The original air-conditioning


The old market

The next thing was to get across the creek to get to the spice and gold market. There are small boats that act as water taxi’s at various points along the creek and you only have to wait a few minutes before the next one leave’s and all for the princely sum of 1 dirum (about 35cents) As well as getting to the other side of the creek it allows you get a good view of the old boats called Dows, that still ply their trade from this waterfront.


The Dows that still work and moor along the creek.

The spice market is the same type of thing that Mike Green and I came across throughout Asia and especially in Istanbul. The smells are always amazing and “foreign” to our western noses, but evoke the feeling of being somewhere exotic.

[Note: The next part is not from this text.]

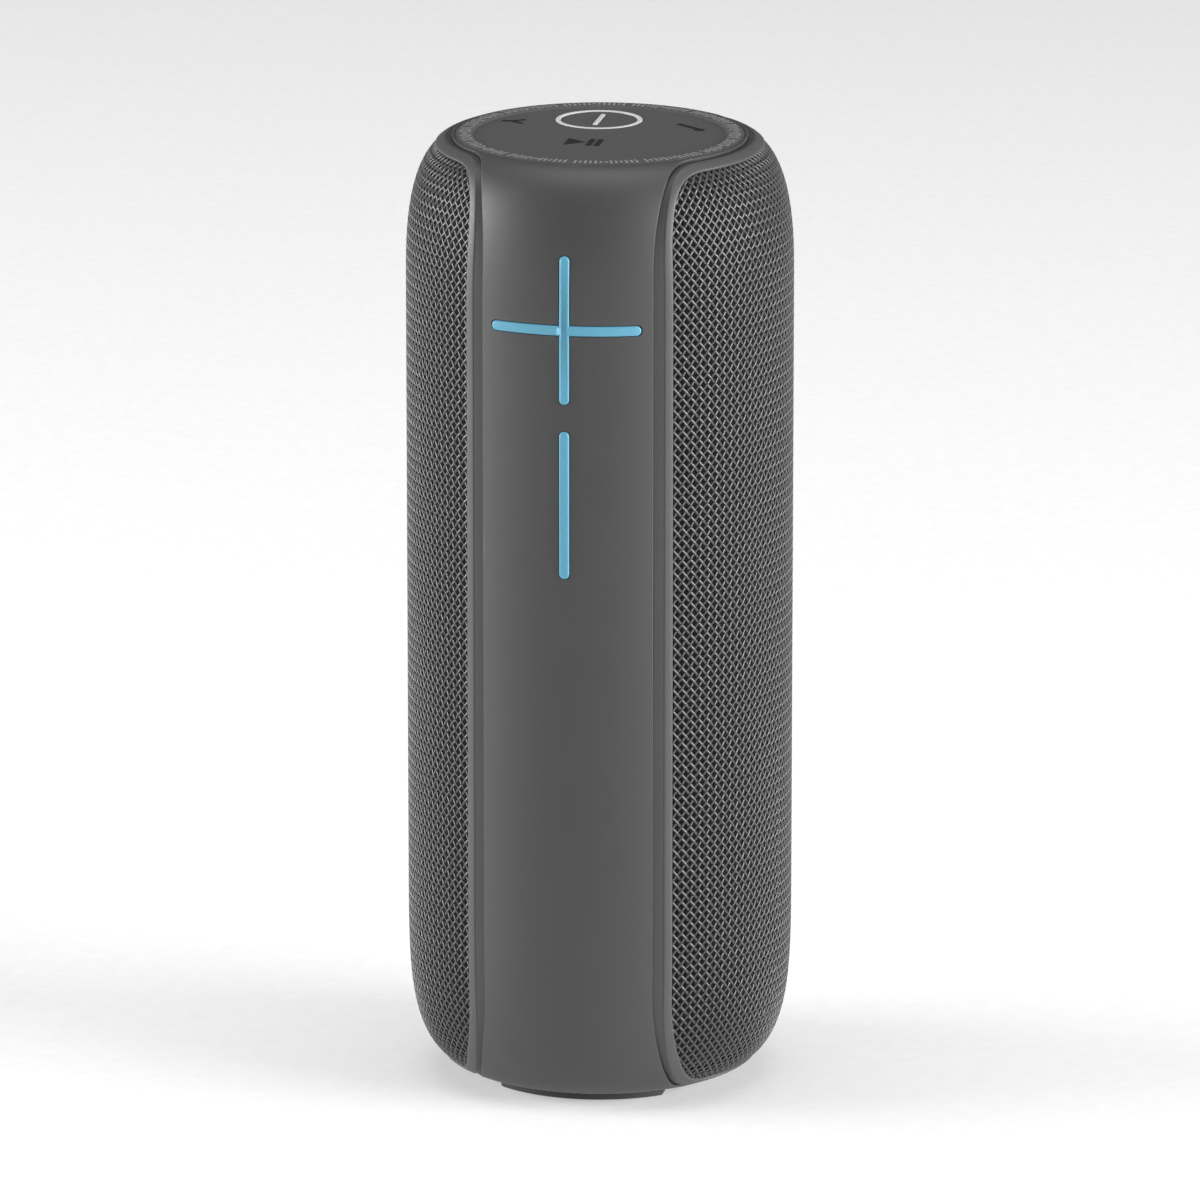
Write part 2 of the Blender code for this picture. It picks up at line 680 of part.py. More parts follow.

I had a quick look around the Gold Souk but I didn’t want to buy, and after going into one of the air-conditioned mini malls within the Souk and finding it far more pleasant to be in than the 44 degrees outside


The gold business is obviously making a profit in Dubai!!

I started to head back to the creek to catch the water taxi back to the other side. Once there I soon hailed a taxi and returned to the Hotel to the welcome cold shower and air-conditioning to try to get the core body temperature down.

I left the next morning for the UK happy with the short time I’d had in Dubai, and still slightly dark with myself for not having the extra day there which I would have been able to fill quite easily. I’m glad I’ve seen the older part of Dubai before it disappears for good, although they seem to be realising that some of there heritage needs to be preserved for posterity.

Five weeks now in the UK which I never really consider to be a holiday. It’s nice to have some good beer, a good curry (which I think is now the national dish!) and catch up with the few good friends I still have there.